No amount of words like “We paid your college tuition,” or “You’ve always had a roof over your head” can ever take the place of words of contrition, offered voluntarily and without condition, from those who first caused the hurt. 

I’m not just speaking for myself, but for anyone who’s ever had their trust violated by someone else. 

In grade school it can be the “first crush who left me heartbroken.” But what I speak of here isn’t schoolboy puppy love. Rather, it’s a shocking, slap-in-the-face introduction to how violent grownups can be.

At home, behind closed doors and involving adults, all the name-calling and door-slamming, and the screaming and shouting and cussing, often escalated into domestic violence. It becomes criminal behavior, a crime, and it should have involved the police.

If kept behind those closed doors it becomes a hidden crime and an ugly secret that all who live within it must never tell. 

Even when it comes time to standing in line outside the confessional, waiting your turn to kneel in the darkness and say “Forgive me father, for I have sinned,” you must never tell.

Add kids and it becomes child abuse, and yet more violent crime at home. It’s yet another secret that must be kept, especially among the kids now.

But what happens when the kids grow up? What becomes of their secret? How is it resolved in their mind? Can it be resolved?

One obvious answer is to take the wtres back to the source. You’re not a little kid anymore and, even though you may be scared, no one can hurt you now. 

So you bring up the subject. There’s no pleasant way to do it, and it’s awkward for everyone, especially you.

“Why would you say these things now?” you are asked, “We always did our best for you kids. All we ever wanted you to do was to get with the program.”

In the face of my own abusers decades later I found my self doubt rearing it’s ugly head once again, as if it never left. That’s because it didn’t.

And even though I know I’ve truth on my side, the things I saw back then, the screams and the feel of his raging hands on you and the fury in his eyes were all real, it did happen no matter what they say today.

Now they’re telling you it’s not true, you’re making it up and, finally, the closest expression of guilt you’re likely to get from them, “You need to get over it.” 

But you can’t. It was a lifetime in the making and, if it were that simple, you’d have done so long ago.

This denial of this on the parents’ part for whatever reason, such as “Good Catholics don’t do such things” places the weight of the knowledge of these crimes forever on the kids. 

Though it was never our fault, it was blamed on us nonetheless. 

We’ve become scapegoats, and some of us will even raise our own kids the same way. Or else break up the family first, as I did. 

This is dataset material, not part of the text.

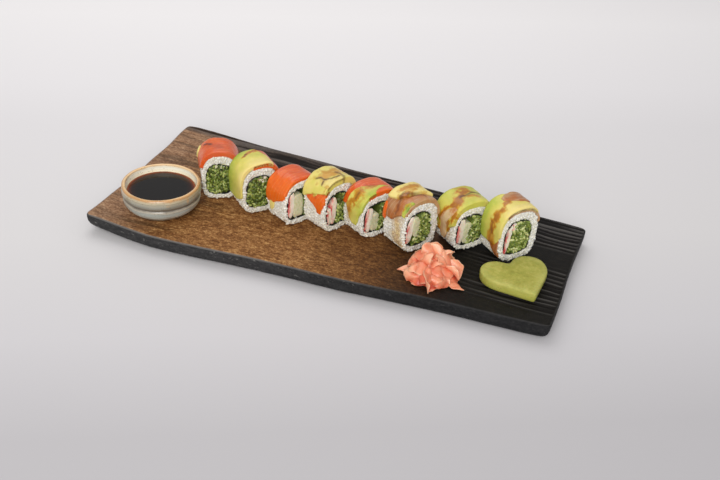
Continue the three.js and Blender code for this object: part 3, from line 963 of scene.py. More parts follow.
def make_rice(roll, seed, slices, strokes):
    """The rice round the filling: a lumpy tube, then grains all over what isn't covered."""
    angle = np.linspace(0, FULL_TURN, 112, endpoint=False)
    half = roll.length / 2
    cut = [(half - inset, share) for inset, share in RICE_CUT]
    path = [(-half + 2, 0.0), (0, 0.0), (half - 2, 0.0), *cut]
    path += [(place, 1.0) for place in np.linspace(half - 2.6, -half + 2.6, 15)]
    path += [(-place, share) for place, share in reversed(cut)]
    along, share = np.array(path).T[..., None] + 0 * angle
    in_across, in_up = roll.bore(angle, 0.15)
    out_across, out_up = roll.skin(angle, -0.8)
    across = in_across + (out_across - in_across) * share
    up = in_up + (out_up - in_up) * share
    lump = ease(share, 0.0, 0.3)
    shifts = [0.5 * waves(seed + k, along / 3.1, across / 3.1, up / 3.1) * lump for k in range(3)]
    degrees = np.degrees(angle) + 0 * along
    thin, _ = sauce_marks(roll, seed + 4, strokes, np.radians(degrees) * roll.reach, along)
    side = ease(share, 0.9, 1.0)
    hidden = 0 * along
    for *_, outline in slices:
        for turn in (0, 360):
            inward = inside_slice(roll, outline, degrees - turn, along / half)
            hidden = np.maximum(hidden, ease(inward, 0.9, 2.0))
    along, across, up = along + shifts[0], across + shifts[1], up + shifts[2]
    up = np.maximum(up, 0.0)
    under = ease(-np.sin(angle) + 0 * along, 0.75, 0.95)
    bare = (1 - side * hidden) * (1 - 0.8 * side * under) * ease(share, 0.0, 0.08)
    shell = Shell("bare", "stain", "shade")
    shell.lathe(roll.place(along, across, up), True, bare=bare, stain=thin * side, shade=0.45)
    piece = shell.piece(f"roll_{roll.number}_rice", RICE, 80)
    return STREWN.use(piece, Seed=seed, Finish=RICE.material, **GRAIN)


def make_nori(roll, seed):
    """The thin dark wrap between rice and filling, frayed a little at both cuts."""
    angle = np.linspace(0, FULL_TURN, 120, endpoint=False)
    half = roll.length / 2
    rings = []
    for along, out in (
        (-half - 0.2, 0.3), (0, 0.3), (half + 0.2, 0.3), (half + 0.45, 0.05), (half + 0.2, -0.3), (0, -0.3),
        (-half - 0.2, -0.3), (-half - 0.45, 0.05),
    ):
        frayed = along + 0.7 * waves(seed, angle * 6, angle * 0 + along) * (along != 0)
        thick = out * (0.9 + 0.7 * waves(seed + 1, angle * 4, angle * 0 + 3.3))
        bend = 0.6 * waves(seed + 2, angle * 2.2, angle * 0 + along / 20)
        across, up = roll.bore(angle, thick + bend - 0.2)
        rings.append(roll.place(frayed, across, up))
    shell = Shell()
    shell.lathe(rings, True)
    return shell.piece(f"roll_{roll.number}_nori", NORI, 60)


def make_cucumber(roll, seed, share):
    """Finely shredded cucumber packed into the right of the bore: a plug, dark green as painted shade between
    the shreds, with shreds at both cuts.
    """
    angle = np.linspace(0, FULL_TURN, 72, endpoint=False)
    half = roll.length / 2
    across, up = roll.bore(angle, -0.6)
    low = roll.half_width * CORE_WIDTH * (2 * share - 1) + roll.core_side
    middle_across = (roll.half_width * CORE_WIDTH + roll.core_side + low) / 2
    middle_up = roll.height / 2 - roll.core_drop
    edge_across = np.maximum(across, low + 0.15 * (up - middle_up))
    cuts = {-1: [], 1: []}
    for end, rings in cuts.items():
        for span in CUCUMBER_SPANS:
            a = middle_across + (edge_across - middle_across) * span
            b = middle_up + (up - middle_up) * span
            dome = 0.6 * waves(seed, a / 3, b / 3) - CUCUMBER_GAP
            rings.append(roll.place(end * (half + dome), a, b))
    flank = [roll.place(place + 0 * up, edge_across, up) for place in (-half + 1.2, 0, half - 1.2)]
    bare = np.repeat([1.0, 0.0, 1.0], [len(CUCUMBER_SPANS), len(flank), len(CUCUMBER_SPANS)])
    shell = Shell("bare", "shade")
    # shade 0.1 paints the plug's faces dark green, as painted shade where the shreds leave gaps.
    shell.lathe(cuts[-1] + flank + cuts[1][::-1], bare=bare[:, None], shade=0.1)
    piece = shell.piece(f"roll_{roll.number}_cucumber", CUCUMBER, 80)
    return STREWN.use(piece, Seed=seed, Finish=CUCUMBER.material, **SHRED)


def add_stick(shell, roll, seed, centre, size, lean, reach, cream):
    """One stick of crab or pale fish through the roll; centre and size are shares of the bore."""
    angle = np.linspace(0, FULL_TURN, 40, endpoint=False)
    half = roll.length / 2
    bore_width = roll.half_width * CORE_WIDTH
    bore_height = roll.height / 2 * CORE_HEIGHT
    c, s = np.cos(angle), np.sin(angle)
    a = size[0] * bore_width * np.sign(c) * np.abs(c) ** 0.7
    b = size[1] * bore_height * np.sign(s) * np.abs(s) ** 0.7
    wobble = 1 + 0.12 * waves(seed, c * 1.7, s * 1.7)
    tilt = math.radians(lean)
    leaned = (a * math.cos(tilt) - b * math.sin(tilt)) * wobble
    a, b = leaned, (a * math.sin(tilt) + b * math.cos(tilt)) * wobble
    rings, blush = [], []
    stations = [(-half - reach, k) for k in (0.1, 0.4, 0.7, 0.9)]
    stations += [(-half - reach + 0.5, 1.0), (0, 1.0), (half + reach - 0.5, 1.0)]
    stations += [(half + reach, k) for k in (0.9, 0.7, 0.4, 0.1)]
    for along, span in stations:
        across = roll.core_side + centre[0] * bore_width + a * span
        up = roll.height / 2 - roll.core_drop + centre[1] * bore_height + b * span
        bumpy = 0.3 * waves(seed + 3, across / 2, up / 2) * (along != 0)
        rings.append(roll.place(along + bumpy, across, up))
        inner = a / (size[0] * bore_width) * span
        blush.append(np.clip(0.35 - 0.45 * inner + 0.3 * waves(seed + 5, across / 1.6, up / 3), 0, 1))
    shell.lathe(rings, blush=np.array(blush), cream=float(cream))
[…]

Either way, no one wins, everyone loses something we never should have in the first place. Still, we are scapegoated and this time it’s undeniably our own doing.

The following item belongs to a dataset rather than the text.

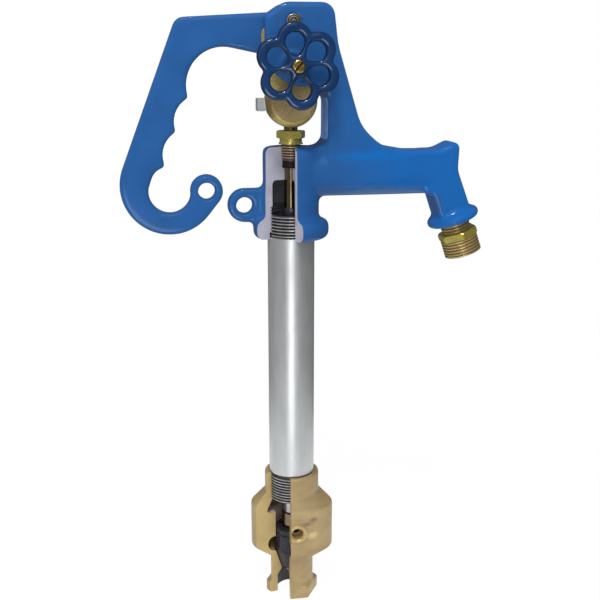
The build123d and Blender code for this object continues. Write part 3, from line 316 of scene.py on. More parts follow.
class Finish:
    """A material's node tree, built step by step from Object coordinates."""

    def __init__(self, name, roughness=0.5, metallic=0.0):
        self.material = bpy.data.materials.new(name)
        self.material.use_nodes = True
        self.tree = self.material.node_tree
        self.shader = self.tree.nodes["Principled BSDF"]
        self.shader.inputs["Roughness"].default_value = roughness
        self.shader.inputs["Metallic"].default_value = metallic
        self.place = self.tree.nodes.new("ShaderNodeTexCoord").outputs["Object"]
        self.bump = None

    def noise(self, scale, detail=2.0, stretch=(1, 1, 1)):
        mapping = self.tree.nodes.new("ShaderNodeMapping")
        mapping.inputs["Scale"].default_value = stretch
        self.tree.links.new(self.place, mapping.inputs["Vector"])
        noise = self.tree.nodes.new("ShaderNodeTexNoise")
        noise.inputs["Scale"].default_value = scale
        noise.inputs["Detail"].default_value = detail
        self.tree.links.new(mapping.outputs["Vector"], noise.inputs["Vector"])
        return noise.outputs["Fac"]

    def ramp(self, value, low, high, start, end):
        """Turns a 0 to 1 value into a colour or a number between two ends."""
        if start > end:
            low, high, start, end = high, low, end, start
        ramp = self.tree.nodes.new("ShaderNodeValToRGB")
        stops = ramp.color_ramp.elements
        for stop, position, colour in ((stops[0], start, low), (stops[1], end, high)):
            stop.position = position
            stop.color = colour if isinstance(colour, tuple) else (colour, colour, colour, 1)
        self.tree.links.new(value, ramp.inputs["Fac"])
        return ramp.outputs["Color"]

    def axis(self, name):
        """Place along X, Y or Z in metres, which serves as a ramp's value where it is positive."""
        split = self.tree.nodes.new("ShaderNodeSeparateXYZ")
        self.tree.links.new(self.place, split.inputs[0])
        return split.outputs[name]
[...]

I’ve witnessed my share of this, and perhaps you have, too. To my credit, this way of life never permeated my home as an adult. 

Having never learned the nuances of physical closeness with others through my parents despite the many chances they had to do so, I feared the unknown and repeatedly fled. 

My recollections of dinnertime conversations between parents then were actually commiserations about the various people in our lives. 

Usually a person was defined by their ethnicity or religion. My father was most vitriolic about this, but mother held her own:
“Those Jews/Jigaboos/Protestants always X, Y and/or Z,” they’d say. “I cannot understand what’s with those people? Shame on them!”

And somehow, because my mother didn’t cuss, I didn’t fear her like I did my father, who did. By default and in the absence of anyone else, she became the one I turned to for love and understanding.

But the people I relied upon weren’t even mature enough to be self-reliant yet. In many ways, they still aren’t, and never will be.

I’ve just described the American president and, given his ubiquitousness, it’s not a surprise that:
A. He can trigger these memories for many of us and 
B. These insidious triggers can fire anytime.

I’m too tired to write more; going back over these things is draining.

But doing so is the only way I knew how to remain safe. I hope you’ve a healthy outlet, too. 

Regardless, always remember that what happened then was not your fault.